--- BEGIN Data segment ---
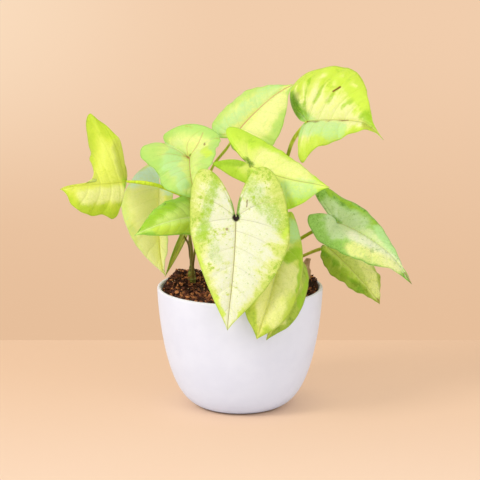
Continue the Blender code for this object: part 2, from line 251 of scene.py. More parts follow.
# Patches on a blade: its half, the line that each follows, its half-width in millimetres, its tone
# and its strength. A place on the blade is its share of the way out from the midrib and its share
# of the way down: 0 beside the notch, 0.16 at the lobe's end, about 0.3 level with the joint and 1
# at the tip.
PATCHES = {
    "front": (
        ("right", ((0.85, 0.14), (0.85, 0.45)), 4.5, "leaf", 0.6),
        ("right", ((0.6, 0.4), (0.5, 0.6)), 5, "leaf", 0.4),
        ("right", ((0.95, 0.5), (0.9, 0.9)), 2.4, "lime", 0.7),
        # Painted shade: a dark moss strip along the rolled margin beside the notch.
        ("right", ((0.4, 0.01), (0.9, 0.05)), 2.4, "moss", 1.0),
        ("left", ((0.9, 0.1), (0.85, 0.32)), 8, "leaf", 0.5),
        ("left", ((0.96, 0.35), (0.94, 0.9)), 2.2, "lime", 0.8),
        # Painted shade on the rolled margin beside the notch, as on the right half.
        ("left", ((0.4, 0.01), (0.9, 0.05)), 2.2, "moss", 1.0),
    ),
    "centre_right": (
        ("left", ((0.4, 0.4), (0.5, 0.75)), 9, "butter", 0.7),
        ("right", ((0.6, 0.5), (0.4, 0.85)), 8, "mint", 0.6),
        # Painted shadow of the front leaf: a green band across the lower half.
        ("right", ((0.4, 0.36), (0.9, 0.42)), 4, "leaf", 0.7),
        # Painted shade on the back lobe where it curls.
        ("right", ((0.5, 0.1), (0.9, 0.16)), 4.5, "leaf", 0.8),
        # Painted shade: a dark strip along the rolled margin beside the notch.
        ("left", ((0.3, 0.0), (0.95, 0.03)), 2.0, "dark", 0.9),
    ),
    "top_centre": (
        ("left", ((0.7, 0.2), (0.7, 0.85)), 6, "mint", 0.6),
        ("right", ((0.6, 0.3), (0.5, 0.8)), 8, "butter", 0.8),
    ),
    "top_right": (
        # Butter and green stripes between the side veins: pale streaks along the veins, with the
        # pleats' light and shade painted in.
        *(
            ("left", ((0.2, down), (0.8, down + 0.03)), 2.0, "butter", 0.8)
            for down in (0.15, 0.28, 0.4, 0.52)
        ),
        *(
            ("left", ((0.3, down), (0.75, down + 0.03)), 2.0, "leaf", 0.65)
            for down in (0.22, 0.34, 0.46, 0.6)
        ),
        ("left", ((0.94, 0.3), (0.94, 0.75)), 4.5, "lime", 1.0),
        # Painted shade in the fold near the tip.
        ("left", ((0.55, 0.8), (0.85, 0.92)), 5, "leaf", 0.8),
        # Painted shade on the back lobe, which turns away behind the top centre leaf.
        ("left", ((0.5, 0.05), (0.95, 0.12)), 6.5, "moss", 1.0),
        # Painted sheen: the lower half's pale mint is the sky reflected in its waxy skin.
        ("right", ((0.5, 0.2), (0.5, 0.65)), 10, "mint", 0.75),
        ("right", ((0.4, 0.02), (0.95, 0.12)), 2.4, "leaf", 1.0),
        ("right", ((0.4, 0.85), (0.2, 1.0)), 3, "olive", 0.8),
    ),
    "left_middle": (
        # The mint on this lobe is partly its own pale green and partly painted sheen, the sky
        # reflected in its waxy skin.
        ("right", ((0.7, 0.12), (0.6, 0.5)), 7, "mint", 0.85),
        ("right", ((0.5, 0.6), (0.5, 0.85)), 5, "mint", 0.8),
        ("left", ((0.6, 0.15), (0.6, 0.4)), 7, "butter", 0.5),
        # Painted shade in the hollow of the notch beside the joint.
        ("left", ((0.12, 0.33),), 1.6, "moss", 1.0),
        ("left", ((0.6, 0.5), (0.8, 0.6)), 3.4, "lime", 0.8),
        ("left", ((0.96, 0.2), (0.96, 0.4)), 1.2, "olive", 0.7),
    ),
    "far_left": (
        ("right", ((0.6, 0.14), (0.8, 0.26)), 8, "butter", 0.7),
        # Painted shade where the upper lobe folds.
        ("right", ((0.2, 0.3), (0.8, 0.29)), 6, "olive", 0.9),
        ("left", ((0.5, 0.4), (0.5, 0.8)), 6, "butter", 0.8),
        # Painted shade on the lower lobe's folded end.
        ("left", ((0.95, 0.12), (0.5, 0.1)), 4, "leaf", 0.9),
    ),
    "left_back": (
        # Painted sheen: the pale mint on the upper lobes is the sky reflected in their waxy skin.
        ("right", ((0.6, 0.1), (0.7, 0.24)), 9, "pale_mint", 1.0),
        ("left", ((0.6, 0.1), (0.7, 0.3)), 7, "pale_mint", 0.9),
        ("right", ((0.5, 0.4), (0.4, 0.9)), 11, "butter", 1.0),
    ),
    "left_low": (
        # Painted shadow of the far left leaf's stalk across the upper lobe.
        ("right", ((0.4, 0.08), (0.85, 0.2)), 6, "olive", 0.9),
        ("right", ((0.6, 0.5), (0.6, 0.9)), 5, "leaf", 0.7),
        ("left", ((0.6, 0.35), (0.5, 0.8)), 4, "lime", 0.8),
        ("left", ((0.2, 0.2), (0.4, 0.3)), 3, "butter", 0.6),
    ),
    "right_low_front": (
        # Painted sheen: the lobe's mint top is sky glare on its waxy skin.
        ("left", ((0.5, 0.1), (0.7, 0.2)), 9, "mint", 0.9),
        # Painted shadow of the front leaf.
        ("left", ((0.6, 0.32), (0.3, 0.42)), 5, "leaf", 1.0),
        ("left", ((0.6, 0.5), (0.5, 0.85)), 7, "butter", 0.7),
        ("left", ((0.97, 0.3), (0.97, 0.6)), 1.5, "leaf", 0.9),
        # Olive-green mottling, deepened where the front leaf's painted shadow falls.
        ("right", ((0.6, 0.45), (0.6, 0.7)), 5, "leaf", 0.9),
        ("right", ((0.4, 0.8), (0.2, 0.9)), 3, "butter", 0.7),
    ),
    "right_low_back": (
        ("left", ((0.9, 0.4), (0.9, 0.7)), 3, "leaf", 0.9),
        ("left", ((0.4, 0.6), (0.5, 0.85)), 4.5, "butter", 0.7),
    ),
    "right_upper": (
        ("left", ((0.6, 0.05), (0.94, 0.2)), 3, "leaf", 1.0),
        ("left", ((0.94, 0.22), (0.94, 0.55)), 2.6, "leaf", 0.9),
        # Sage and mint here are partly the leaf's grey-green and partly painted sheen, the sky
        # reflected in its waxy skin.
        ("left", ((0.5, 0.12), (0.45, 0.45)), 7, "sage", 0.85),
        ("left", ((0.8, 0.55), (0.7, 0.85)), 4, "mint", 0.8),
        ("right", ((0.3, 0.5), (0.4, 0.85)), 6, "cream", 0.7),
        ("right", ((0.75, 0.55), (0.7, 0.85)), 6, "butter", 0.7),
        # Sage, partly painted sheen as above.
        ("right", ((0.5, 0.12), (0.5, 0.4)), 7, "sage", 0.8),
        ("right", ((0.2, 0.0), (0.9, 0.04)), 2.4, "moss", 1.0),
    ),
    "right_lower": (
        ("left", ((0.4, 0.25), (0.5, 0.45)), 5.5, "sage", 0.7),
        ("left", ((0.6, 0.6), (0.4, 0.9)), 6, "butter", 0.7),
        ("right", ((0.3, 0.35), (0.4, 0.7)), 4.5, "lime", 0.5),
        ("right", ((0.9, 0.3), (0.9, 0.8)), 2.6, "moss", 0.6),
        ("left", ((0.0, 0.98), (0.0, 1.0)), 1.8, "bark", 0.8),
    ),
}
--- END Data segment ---
- [Given problem]: Your answer should be a single number: how many lines in the data above include "from"?

- [Reply]: 2